Komeito, in fact, means "fair and square" in Japanese. Sokagakkai is not actually a religion in the Western sense, but rather a fraternity -- a Buddhist association, whose founding dates back to the 17th century. It is now an international organisation, run rather along the lines of a Masonic federation, with many members overseas in North and South America, and East Asia.
Taken as a whole, Japanese society is neither secular nor religious. In many respects, it is extremely difficult for people raised in the monotheistic traditions to understand Japanese attitudes to religion. There is no single national consensus, each individual having instead his or her own unique approach. Most people here do not "belong" to any particular religion, and many believe in a number of different religious concepts simultaneously. Yet although the majority are either agnostic or atheist -- in surveys, only 35 per cent of people profess a religious faith -- yet they continue to make regular visits to the traditional temples and shrines.

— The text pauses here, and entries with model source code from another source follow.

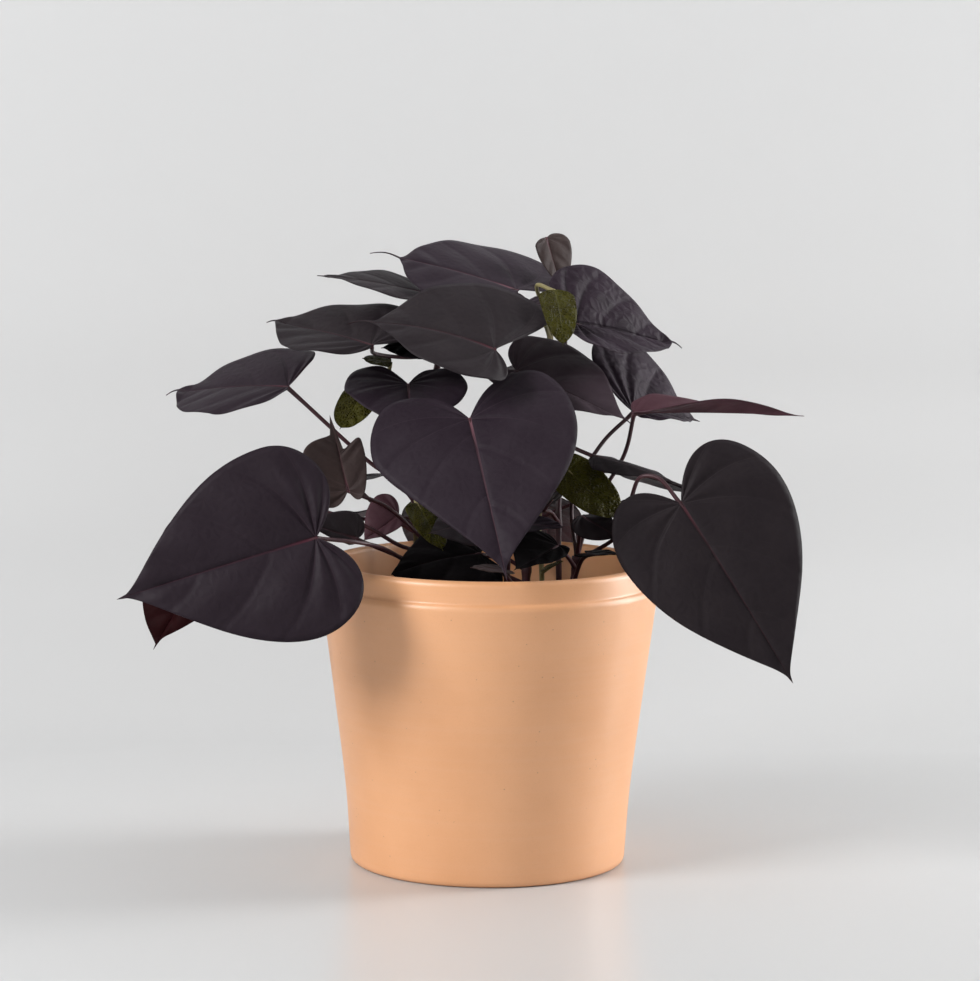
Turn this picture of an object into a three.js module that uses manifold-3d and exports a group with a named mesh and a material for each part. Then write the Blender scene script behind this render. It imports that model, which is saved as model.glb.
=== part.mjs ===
// A sweet potato vine with near-black heart-shaped leaves, growing in a terracotta pot.
// Millimetres, +Z up. The origin is the middle of the pot's underside, on the pot's axis.
// The plant's front is towards -Y, and its left is towards -X.

import * as THREE from "three";
import { mergeVertices } from "three/addons/utils/BufferGeometryUtils.js";
import Module from "manifold-3d";

const wasm = await Module();
wasm.setup();

// ---------------------------------------------------------------- driving dimensions

const POT_HEIGHT = 180;
const POT_RADIUS = 100; // at the ridge under the collar
const POT_COLLAR_RADIUS = 97.8; // the short neck between the ridge and the lip
const POT_COLLAR_HEIGHT = 17;
const POT_LIP_ROUND = 4;
const POT_FOOT_RADIUS = 79; // where the underside meets the rounded foot
const POT_FOOT_ROUND = 3;
const POT_WALL = 7;
const POT_FLOOR = 8;
const POT_FLOOR_ROUND = 8; // the inside corner between floor and wall
const POT_SIDES = 48;

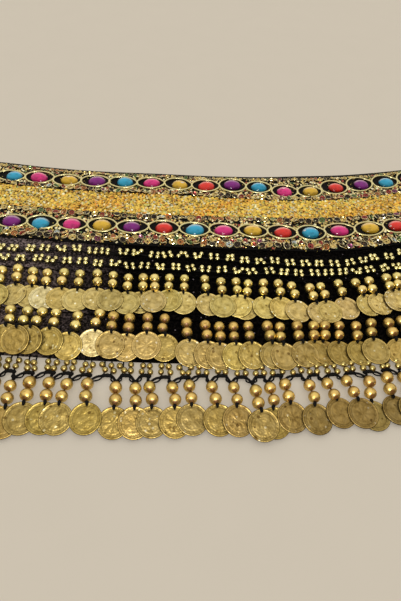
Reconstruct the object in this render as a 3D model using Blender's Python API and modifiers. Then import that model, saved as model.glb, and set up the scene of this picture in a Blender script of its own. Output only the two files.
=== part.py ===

There are also one million Christians in Japan. Preaching the gospel to the homeless in Ueno Park, Tokyo, has become a common-place activity. And some of Japan's most prestigious private schools and institutions of higher learning are Christian missionary foundations, such as the prestigious Kyoto Catholic University.
What is clear today is that the Japanese recession has polarised Japanese society, accentuating the differences between the haves and the have-nots. In doing so, it is not only challenging many long-held traditions, but is also alienating many important segments of what was once one of the most disciplined and integrated societies in the world.